The data below holds a line containing "Recreate this object" and a line containing "wasm.setup();"; please quote exactly those two lines and every line between them, and nothing else.
------ PROVIDED INFORMATION
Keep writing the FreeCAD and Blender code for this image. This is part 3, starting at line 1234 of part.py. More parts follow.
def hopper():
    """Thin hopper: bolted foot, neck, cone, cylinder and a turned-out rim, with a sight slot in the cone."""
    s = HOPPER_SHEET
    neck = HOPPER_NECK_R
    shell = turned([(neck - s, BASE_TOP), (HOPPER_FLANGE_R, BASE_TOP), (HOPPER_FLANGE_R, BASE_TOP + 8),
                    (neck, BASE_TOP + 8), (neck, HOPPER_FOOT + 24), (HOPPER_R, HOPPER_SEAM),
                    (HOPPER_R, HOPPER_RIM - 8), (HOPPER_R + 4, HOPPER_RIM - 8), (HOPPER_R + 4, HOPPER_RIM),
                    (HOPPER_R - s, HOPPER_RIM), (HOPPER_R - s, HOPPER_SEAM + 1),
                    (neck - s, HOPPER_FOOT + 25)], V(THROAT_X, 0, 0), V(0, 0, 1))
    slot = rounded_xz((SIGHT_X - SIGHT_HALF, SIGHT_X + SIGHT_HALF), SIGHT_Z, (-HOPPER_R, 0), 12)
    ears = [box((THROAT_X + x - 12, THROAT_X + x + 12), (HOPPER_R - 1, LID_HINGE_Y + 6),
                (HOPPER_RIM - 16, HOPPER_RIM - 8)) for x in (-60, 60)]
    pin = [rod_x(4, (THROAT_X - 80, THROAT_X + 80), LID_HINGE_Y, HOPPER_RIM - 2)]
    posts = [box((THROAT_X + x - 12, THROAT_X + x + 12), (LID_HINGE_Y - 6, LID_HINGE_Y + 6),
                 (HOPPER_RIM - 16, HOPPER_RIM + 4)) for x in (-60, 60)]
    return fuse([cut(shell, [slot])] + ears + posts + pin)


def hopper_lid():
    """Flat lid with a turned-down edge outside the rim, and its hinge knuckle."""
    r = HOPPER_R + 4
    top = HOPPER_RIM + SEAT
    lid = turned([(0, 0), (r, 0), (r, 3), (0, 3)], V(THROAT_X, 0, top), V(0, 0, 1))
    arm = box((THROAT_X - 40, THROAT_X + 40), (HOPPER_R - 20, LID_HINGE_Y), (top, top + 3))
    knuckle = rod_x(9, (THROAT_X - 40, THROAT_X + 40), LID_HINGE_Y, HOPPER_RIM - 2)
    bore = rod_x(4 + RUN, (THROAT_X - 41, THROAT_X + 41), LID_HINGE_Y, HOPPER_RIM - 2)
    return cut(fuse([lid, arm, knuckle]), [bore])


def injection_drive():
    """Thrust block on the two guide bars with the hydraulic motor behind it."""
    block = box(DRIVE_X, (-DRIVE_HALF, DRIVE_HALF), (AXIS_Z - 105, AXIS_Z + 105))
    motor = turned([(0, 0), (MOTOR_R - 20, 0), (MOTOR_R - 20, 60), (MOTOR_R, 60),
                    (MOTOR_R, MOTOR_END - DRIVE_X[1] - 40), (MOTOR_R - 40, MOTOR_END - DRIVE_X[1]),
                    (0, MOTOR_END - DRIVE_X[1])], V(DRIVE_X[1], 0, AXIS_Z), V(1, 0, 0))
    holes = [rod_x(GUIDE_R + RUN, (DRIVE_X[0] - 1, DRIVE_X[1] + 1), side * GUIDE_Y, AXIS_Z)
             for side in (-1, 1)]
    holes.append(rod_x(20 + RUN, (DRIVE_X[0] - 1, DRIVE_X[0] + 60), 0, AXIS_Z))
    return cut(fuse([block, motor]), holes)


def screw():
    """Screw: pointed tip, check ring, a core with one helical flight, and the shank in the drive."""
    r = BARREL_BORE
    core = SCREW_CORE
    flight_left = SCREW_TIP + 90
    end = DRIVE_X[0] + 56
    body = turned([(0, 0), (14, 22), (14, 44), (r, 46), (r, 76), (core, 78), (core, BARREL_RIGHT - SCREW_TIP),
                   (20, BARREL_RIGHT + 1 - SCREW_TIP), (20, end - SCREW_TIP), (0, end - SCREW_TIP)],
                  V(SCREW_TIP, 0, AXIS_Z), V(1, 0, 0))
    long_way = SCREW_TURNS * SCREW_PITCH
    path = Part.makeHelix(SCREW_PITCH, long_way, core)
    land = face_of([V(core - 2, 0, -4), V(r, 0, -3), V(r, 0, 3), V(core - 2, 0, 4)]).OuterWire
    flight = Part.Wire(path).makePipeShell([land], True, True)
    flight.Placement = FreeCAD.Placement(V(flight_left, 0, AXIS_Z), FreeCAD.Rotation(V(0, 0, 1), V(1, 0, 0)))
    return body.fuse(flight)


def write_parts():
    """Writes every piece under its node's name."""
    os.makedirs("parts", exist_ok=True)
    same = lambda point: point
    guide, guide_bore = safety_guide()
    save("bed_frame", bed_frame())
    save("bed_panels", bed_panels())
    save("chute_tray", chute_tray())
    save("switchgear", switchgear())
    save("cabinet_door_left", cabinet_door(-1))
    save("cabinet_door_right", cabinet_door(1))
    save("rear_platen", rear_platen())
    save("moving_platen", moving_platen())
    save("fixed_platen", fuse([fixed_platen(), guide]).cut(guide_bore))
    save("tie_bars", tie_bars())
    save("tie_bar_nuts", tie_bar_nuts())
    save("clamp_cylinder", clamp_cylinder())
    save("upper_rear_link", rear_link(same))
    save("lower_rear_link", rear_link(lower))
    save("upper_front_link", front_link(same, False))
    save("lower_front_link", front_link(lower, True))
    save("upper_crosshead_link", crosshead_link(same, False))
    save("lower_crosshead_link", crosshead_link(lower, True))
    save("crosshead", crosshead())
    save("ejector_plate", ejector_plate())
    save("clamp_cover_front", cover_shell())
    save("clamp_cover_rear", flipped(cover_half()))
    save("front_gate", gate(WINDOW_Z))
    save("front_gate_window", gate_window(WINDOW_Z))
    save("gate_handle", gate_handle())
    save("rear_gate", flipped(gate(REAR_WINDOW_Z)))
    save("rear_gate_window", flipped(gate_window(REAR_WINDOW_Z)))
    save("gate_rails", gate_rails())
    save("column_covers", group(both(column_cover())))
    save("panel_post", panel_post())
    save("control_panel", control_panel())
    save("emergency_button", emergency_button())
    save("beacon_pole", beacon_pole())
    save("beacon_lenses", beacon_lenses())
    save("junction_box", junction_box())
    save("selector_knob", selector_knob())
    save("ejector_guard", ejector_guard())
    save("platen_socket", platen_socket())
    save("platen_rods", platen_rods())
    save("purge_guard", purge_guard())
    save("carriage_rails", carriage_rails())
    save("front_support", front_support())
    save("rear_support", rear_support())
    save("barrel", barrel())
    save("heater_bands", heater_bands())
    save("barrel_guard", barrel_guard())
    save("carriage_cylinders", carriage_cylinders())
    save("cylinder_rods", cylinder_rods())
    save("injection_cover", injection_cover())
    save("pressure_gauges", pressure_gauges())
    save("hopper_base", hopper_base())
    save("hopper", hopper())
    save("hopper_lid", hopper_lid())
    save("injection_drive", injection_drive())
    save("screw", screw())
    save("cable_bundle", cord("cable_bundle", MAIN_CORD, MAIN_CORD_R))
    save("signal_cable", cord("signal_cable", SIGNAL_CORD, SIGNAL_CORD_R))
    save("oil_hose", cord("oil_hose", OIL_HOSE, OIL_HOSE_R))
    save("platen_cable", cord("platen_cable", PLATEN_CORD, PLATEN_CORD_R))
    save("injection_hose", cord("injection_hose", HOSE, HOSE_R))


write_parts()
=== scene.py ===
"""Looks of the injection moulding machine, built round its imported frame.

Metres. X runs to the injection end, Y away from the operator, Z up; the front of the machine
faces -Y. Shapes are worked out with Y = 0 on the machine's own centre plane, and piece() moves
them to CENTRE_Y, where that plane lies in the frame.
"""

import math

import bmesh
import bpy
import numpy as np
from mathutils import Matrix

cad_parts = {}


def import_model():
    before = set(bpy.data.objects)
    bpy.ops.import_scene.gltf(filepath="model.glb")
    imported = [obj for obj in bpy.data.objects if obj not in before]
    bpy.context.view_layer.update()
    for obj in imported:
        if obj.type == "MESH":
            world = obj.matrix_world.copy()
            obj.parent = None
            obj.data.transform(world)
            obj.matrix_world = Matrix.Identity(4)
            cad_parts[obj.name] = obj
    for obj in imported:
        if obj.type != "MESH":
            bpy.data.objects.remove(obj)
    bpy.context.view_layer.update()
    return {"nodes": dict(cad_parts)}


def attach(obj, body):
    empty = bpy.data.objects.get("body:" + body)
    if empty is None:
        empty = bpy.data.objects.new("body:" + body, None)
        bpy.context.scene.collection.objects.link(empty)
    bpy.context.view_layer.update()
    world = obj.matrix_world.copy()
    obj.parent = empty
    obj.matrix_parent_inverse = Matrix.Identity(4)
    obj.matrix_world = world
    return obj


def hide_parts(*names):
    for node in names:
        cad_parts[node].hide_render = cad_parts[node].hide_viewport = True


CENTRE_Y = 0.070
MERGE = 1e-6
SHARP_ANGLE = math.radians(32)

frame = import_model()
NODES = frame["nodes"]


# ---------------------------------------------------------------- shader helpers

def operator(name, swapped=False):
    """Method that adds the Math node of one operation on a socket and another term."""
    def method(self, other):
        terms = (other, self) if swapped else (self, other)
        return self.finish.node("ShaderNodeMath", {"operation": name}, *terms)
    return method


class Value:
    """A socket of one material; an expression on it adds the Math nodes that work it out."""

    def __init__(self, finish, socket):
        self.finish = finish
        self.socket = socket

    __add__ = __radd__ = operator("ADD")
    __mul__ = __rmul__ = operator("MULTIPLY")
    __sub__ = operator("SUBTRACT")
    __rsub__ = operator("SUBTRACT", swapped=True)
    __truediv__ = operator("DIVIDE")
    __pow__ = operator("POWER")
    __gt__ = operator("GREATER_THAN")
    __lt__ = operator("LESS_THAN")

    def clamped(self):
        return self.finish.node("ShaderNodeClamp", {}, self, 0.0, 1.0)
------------
------ PROVIDED INFORMATION
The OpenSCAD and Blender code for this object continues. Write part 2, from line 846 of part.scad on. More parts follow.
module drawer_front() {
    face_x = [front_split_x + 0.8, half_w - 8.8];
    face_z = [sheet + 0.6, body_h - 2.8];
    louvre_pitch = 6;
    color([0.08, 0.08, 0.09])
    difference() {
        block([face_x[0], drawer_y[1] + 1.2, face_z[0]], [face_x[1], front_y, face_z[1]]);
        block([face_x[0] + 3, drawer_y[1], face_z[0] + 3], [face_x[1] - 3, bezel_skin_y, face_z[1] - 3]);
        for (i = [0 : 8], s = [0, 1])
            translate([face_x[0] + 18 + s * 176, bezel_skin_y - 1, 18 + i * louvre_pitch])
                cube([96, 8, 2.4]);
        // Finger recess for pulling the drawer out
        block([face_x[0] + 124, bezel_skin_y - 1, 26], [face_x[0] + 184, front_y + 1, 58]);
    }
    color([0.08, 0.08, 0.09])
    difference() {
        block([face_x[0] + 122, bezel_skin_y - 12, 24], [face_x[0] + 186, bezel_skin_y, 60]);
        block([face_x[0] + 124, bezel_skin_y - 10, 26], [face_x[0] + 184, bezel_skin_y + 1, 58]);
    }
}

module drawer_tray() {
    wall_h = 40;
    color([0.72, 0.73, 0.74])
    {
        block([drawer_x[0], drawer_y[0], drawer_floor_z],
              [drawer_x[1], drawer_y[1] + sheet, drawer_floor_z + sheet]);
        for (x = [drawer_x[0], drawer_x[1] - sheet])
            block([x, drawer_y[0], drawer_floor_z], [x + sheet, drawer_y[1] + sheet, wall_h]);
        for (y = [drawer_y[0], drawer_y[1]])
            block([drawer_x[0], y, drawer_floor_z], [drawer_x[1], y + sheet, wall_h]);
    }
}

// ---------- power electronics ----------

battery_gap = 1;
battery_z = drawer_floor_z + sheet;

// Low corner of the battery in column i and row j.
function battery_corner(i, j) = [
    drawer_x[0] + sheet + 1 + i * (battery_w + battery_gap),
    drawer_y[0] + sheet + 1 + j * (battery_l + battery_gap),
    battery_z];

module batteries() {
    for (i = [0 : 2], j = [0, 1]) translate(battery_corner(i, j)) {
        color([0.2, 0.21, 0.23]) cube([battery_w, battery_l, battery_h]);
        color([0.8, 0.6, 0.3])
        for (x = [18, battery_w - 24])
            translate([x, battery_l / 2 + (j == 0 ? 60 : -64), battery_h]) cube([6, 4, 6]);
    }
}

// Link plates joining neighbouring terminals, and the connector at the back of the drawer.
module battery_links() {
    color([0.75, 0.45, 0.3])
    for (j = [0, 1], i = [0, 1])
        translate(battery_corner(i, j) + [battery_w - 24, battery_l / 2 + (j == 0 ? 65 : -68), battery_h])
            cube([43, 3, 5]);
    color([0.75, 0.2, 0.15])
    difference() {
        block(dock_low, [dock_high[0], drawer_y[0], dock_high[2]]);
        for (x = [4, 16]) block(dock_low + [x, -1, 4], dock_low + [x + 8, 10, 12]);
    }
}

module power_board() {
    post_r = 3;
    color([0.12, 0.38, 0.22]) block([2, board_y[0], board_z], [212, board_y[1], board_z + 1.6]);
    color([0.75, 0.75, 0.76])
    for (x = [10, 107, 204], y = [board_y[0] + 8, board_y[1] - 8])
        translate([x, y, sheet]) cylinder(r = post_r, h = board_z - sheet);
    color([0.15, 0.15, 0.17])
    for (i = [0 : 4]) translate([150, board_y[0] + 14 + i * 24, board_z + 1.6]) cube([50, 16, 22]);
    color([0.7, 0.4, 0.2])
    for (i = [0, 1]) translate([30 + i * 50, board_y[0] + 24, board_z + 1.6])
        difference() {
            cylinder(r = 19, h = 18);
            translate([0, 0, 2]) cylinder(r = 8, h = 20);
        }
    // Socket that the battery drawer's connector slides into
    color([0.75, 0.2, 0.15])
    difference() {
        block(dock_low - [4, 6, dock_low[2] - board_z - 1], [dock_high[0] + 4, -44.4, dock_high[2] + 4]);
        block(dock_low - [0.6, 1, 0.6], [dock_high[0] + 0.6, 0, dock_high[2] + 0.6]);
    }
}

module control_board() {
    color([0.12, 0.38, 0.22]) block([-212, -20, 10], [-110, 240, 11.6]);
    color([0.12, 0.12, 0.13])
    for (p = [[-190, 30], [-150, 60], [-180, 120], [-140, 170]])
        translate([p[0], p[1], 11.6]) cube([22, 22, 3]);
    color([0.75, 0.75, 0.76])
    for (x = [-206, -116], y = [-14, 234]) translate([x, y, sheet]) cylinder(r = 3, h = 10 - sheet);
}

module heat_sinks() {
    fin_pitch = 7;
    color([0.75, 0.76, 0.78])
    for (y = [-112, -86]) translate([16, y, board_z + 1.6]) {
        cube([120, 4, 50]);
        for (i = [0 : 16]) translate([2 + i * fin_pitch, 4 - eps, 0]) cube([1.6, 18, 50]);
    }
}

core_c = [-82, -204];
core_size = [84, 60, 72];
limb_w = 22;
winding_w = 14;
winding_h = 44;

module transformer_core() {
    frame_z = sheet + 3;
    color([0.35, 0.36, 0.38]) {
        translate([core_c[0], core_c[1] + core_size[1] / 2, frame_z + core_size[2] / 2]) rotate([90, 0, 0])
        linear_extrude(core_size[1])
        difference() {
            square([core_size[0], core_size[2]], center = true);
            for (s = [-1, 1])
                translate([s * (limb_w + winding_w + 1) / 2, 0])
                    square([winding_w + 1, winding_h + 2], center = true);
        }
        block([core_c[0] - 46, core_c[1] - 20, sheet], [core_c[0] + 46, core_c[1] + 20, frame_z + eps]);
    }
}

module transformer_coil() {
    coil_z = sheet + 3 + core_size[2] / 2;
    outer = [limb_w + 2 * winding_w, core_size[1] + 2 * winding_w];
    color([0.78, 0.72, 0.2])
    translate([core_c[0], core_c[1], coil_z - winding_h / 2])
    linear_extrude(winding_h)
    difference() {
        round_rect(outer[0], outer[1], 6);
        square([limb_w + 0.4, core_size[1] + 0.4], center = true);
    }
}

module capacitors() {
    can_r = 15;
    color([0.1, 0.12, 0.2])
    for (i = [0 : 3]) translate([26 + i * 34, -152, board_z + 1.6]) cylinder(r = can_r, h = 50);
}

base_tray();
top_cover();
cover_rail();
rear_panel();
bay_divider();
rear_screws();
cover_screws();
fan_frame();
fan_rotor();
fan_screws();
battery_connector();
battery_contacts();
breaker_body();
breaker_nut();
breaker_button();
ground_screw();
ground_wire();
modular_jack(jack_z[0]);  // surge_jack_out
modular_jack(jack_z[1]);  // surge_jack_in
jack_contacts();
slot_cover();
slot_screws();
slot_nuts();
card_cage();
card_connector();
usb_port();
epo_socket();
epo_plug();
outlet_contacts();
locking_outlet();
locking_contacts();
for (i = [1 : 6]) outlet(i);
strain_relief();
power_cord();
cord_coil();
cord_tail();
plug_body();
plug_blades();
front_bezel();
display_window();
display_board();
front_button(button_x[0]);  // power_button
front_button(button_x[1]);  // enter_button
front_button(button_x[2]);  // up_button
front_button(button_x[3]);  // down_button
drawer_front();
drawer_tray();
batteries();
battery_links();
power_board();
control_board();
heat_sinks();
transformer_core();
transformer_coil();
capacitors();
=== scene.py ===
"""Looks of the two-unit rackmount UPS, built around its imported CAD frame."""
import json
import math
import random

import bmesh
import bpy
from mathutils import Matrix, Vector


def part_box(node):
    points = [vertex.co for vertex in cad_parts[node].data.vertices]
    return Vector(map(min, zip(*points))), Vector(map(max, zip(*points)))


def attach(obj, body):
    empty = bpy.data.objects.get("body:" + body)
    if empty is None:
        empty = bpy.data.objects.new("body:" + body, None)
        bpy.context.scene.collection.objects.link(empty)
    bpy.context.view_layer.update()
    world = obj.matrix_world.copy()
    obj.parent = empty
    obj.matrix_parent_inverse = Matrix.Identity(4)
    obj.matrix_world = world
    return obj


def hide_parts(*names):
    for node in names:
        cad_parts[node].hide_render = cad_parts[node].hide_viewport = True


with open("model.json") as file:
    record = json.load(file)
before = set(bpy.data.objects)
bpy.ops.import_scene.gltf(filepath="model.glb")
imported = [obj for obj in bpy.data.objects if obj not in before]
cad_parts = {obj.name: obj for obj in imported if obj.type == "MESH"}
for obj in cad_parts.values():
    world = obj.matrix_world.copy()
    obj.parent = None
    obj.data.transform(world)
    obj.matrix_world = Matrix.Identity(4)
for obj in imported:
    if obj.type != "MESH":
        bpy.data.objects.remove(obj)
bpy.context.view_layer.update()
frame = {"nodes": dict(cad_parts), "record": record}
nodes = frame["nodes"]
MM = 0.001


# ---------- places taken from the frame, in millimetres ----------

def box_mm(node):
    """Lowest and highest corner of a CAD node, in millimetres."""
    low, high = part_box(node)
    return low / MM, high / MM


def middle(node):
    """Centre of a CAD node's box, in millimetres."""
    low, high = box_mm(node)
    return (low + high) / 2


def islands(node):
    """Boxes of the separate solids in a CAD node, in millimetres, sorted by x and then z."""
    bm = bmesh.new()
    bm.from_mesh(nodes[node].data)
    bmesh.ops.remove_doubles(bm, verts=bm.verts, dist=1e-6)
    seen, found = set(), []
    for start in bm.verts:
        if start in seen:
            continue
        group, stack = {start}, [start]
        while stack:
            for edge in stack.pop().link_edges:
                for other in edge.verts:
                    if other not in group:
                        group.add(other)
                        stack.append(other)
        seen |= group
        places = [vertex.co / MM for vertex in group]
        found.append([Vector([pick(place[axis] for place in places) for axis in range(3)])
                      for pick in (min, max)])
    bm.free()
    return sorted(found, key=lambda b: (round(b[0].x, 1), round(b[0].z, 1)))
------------
------ PROVIDED INFORMATION
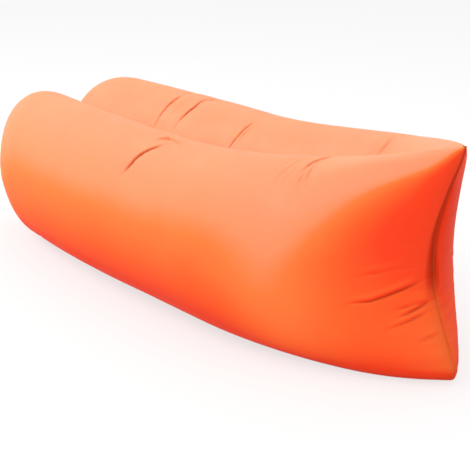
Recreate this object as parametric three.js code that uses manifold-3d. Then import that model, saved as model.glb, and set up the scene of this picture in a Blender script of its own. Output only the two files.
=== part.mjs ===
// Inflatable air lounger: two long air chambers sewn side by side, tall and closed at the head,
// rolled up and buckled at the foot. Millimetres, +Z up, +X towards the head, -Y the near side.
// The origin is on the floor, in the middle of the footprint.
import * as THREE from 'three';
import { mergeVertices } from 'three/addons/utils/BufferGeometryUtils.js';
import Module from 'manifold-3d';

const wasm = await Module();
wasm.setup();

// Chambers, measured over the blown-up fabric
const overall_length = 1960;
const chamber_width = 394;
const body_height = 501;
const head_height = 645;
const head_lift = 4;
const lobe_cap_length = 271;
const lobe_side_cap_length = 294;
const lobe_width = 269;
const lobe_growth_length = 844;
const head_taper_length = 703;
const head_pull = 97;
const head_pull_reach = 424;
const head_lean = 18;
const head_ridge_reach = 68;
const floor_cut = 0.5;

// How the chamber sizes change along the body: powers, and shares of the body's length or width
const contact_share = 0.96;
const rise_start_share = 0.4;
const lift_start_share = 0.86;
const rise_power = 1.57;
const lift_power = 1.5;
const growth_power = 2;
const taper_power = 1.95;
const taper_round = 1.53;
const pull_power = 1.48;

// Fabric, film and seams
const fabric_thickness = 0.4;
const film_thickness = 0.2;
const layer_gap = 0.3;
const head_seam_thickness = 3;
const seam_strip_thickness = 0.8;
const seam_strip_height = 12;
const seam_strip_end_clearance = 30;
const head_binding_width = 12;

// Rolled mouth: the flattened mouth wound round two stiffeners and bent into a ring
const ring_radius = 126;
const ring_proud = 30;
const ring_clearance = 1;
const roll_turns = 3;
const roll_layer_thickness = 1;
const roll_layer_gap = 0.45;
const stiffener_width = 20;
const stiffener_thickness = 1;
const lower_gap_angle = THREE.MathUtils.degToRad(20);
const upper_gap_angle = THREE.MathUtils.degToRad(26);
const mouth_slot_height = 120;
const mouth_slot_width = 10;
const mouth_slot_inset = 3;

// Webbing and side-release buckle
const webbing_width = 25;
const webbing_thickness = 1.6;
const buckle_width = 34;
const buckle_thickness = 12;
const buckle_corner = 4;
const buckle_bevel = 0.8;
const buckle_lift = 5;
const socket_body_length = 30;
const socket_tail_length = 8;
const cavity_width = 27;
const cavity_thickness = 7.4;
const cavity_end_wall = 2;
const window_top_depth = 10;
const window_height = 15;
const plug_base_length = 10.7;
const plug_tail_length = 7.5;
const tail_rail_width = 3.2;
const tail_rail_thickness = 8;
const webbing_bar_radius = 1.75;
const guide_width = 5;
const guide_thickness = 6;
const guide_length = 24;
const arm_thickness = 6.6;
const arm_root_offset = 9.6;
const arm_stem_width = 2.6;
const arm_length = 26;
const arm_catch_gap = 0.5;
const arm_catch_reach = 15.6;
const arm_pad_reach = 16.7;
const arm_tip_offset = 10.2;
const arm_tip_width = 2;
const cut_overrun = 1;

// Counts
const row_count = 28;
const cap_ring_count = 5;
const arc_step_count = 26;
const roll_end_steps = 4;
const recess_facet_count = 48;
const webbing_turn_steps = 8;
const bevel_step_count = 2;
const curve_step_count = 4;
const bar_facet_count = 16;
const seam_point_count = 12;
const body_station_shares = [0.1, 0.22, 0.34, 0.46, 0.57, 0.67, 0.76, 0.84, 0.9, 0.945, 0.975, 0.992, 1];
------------
■ **TASK OUTPUT**
Recreate this object as parametric three.js code that uses manifold-3d. Then import that model, saved as model.glb, and set up the scene of this picture in a Blender script of its own. Output only the two files.
=== part.mjs ===
// Inflatable air lounger: two long air chambers sewn side by side, tall and closed at the head,
// rolled up and buckled at the foot. Millimetres, +Z up, +X towards the head, -Y the near side.
// The origin is on the floor, in the middle of the footprint.
import * as THREE from 'three';
import { mergeVertices } from 'three/addons/utils/BufferGeometryUtils.js';
import Module from 'manifold-3d';

const wasm = await Module();
wasm.setup();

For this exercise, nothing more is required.